** begin **
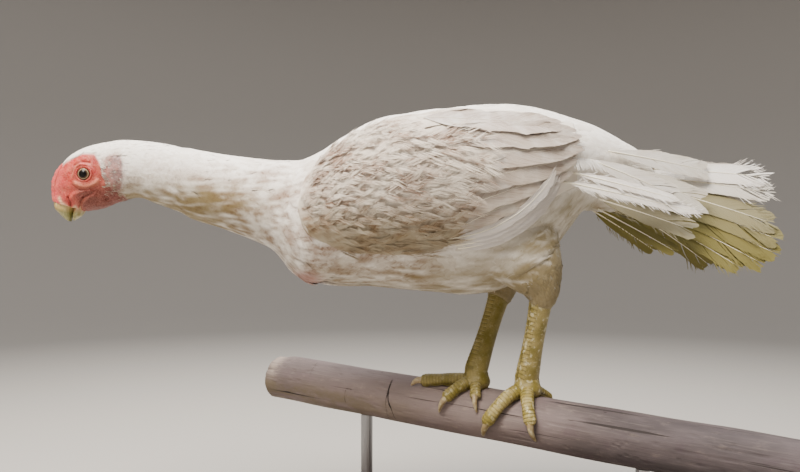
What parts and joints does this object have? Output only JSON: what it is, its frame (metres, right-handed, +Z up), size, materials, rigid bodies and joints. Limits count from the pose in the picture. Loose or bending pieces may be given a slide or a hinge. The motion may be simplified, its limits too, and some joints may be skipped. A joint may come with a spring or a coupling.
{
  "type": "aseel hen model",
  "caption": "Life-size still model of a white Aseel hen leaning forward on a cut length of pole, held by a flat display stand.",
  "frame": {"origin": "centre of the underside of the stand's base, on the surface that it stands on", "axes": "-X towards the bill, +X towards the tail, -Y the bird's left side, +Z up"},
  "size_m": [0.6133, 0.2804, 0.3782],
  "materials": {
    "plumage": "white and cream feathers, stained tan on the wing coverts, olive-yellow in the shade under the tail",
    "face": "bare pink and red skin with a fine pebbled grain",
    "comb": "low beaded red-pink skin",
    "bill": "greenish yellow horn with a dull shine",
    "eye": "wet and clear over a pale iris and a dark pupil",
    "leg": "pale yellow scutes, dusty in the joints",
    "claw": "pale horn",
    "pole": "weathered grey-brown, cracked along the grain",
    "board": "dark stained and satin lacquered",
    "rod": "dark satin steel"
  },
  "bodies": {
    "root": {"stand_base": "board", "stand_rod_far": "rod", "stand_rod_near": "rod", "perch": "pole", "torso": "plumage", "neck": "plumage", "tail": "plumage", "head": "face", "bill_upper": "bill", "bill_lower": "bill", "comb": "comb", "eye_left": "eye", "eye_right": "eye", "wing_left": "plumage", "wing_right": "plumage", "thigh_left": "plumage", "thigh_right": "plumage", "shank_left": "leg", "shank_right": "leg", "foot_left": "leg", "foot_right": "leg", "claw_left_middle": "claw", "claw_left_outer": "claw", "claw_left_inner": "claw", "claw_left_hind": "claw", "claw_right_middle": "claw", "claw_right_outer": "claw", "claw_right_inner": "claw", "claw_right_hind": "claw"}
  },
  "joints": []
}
** end **
Print all the data exactly.

● **Response to this exercise**
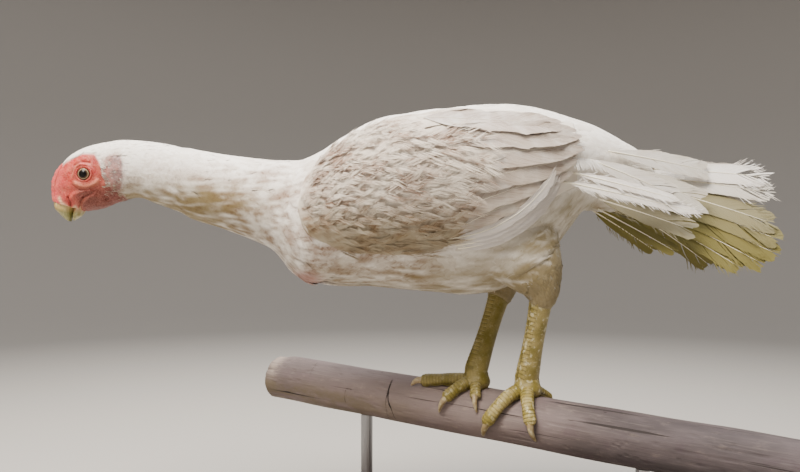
What parts and joints does this object have? Output only JSON: what it is, its frame (metres, right-handed, +Z up), size, materials, rigid bodies and joints. Limits count from the pose in the picture. Loose or bending pieces may be given a slide or a hinge. The motion may be simplified, its limits too, and some joints may be skipped. A joint may come with a spring or a coupling.
{
  "type": "aseel hen model",
  "caption": "Life-size still model of a white Aseel hen leaning forward on a cut length of pole, held by a flat display stand.",
  "frame": {"origin": "centre of the underside of the stand's base, on the surface that it stands on", "axes": "-X towards the bill, +X towards the tail, -Y the bird's left side, +Z up"},
  "size_m": [0.6133, 0.2804, 0.3782],
  "materials": {
    "plumage": "white and cream feathers, stained tan on the wing coverts, olive-yellow in the shade under the tail",
    "face": "bare pink and red skin with a fine pebbled grain",
    "comb": "low beaded red-pink skin",
    "bill": "greenish yellow horn with a dull shine",
    "eye": "wet and clear over a pale iris and a dark pupil",
    "leg": "pale yellow scutes, dusty in the joints",
    "claw": "pale horn",
    "pole": "weathered grey-brown, cracked along the grain",
    "board": "dark stained and satin lacquered",
    "rod": "dark satin steel"
  },
  "bodies": {
    "root": {"stand_base": "board", "stand_rod_far": "rod", "stand_rod_near": "rod", "perch": "pole", "torso": "plumage", "neck": "plumage", "tail": "plumage", "head": "face", "bill_upper": "bill", "bill_lower": "bill", "comb": "comb", "eye_left": "eye", "eye_right": "eye", "wing_left": "plumage", "wing_right": "plumage", "thigh_left": "plumage", "thigh_right": "plumage", "shank_left": "leg", "shank_right": "leg", "foot_left": "leg", "foot_right": "leg", "claw_left_middle": "claw", "claw_left_outer": "claw", "claw_left_inner": "claw", "claw_left_hind": "claw", "claw_right_middle": "claw", "claw_right_outer": "claw", "claw_right_inner": "claw", "claw_right_hind": "claw"}
  },
  "joints": []
}